▸ **GIVEN TASK**
Select every line below containing the word "joints".
= = = = =
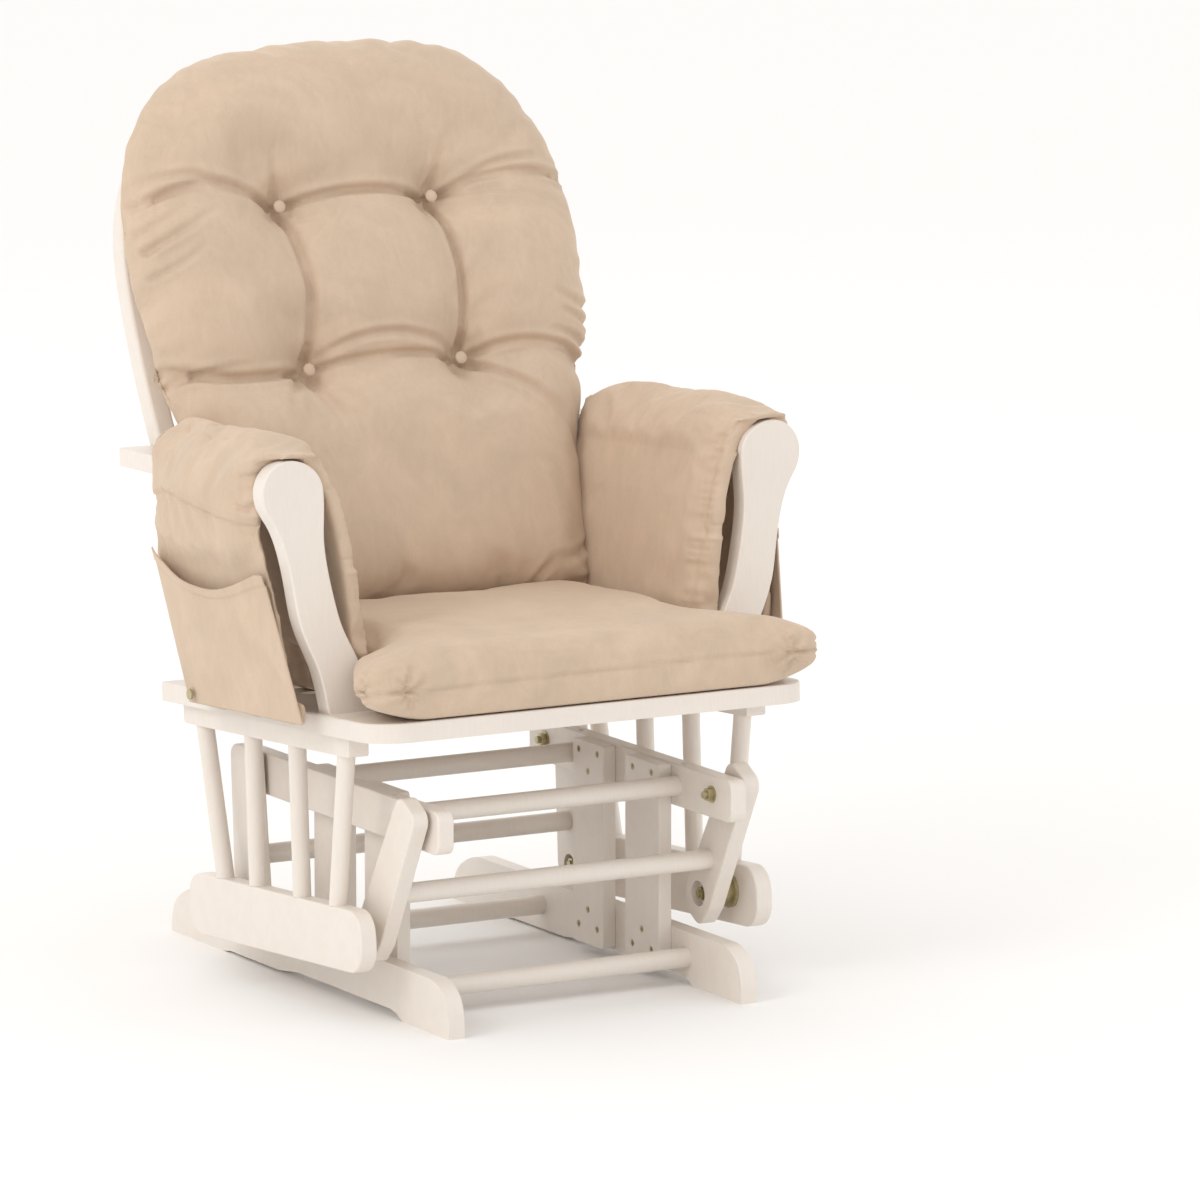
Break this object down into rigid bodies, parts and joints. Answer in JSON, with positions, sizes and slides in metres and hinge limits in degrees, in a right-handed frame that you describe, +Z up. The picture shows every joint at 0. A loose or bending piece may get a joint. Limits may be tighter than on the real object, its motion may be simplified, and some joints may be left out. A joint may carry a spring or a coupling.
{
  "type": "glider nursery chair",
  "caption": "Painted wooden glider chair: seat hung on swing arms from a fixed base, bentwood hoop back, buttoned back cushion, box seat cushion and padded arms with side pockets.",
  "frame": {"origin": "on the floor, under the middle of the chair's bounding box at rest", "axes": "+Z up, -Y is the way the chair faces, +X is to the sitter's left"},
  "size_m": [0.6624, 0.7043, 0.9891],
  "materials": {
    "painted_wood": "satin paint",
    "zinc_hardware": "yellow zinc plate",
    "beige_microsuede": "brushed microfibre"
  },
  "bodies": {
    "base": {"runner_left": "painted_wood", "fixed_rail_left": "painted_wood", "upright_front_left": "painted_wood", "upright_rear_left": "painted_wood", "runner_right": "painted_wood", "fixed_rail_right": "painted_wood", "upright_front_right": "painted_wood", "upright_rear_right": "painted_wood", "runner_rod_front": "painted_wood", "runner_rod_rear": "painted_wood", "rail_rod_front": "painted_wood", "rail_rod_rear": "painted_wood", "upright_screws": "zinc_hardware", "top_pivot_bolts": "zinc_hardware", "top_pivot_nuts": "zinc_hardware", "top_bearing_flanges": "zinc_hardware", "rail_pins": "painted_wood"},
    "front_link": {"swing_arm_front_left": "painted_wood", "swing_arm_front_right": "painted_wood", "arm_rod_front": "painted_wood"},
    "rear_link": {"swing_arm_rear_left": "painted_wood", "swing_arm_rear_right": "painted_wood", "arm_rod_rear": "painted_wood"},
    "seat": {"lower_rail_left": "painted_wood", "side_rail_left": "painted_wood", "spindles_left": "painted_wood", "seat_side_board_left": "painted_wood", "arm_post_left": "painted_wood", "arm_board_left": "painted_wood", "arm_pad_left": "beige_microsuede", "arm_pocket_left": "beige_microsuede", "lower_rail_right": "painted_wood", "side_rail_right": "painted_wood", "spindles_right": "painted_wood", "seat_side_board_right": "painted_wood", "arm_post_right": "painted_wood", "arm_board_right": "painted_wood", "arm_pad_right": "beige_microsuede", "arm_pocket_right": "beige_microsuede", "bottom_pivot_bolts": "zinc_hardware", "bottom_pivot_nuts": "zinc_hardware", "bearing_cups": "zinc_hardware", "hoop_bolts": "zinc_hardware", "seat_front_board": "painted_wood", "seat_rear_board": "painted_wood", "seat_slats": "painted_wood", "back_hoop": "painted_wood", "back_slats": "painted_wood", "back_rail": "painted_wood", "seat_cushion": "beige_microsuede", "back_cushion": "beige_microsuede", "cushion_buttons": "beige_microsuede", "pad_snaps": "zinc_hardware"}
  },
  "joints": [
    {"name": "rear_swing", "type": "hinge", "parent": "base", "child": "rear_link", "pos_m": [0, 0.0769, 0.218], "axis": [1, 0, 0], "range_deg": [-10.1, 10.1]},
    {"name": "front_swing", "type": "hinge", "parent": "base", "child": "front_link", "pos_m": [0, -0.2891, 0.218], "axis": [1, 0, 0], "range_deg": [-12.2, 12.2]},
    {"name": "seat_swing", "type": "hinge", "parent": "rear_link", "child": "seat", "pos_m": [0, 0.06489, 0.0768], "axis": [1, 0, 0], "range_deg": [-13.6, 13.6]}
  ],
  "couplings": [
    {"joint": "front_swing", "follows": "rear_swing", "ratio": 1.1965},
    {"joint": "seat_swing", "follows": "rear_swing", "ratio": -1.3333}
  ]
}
= = = = =
▸ **COMPLETED EXERCISE**
Break this object down into rigid bodies, parts and joints. Answer in JSON, with positions, sizes and slides in metres and hinge limits in degrees, in a right-handed frame that you describe, +Z up. The picture shows every joint at 0. A loose or bending piece may get a joint. Limits may be tighter than on the real object, its motion may be simplified, and some joints may be left out. A joint may carry a spring or a coupling.
  "joints": [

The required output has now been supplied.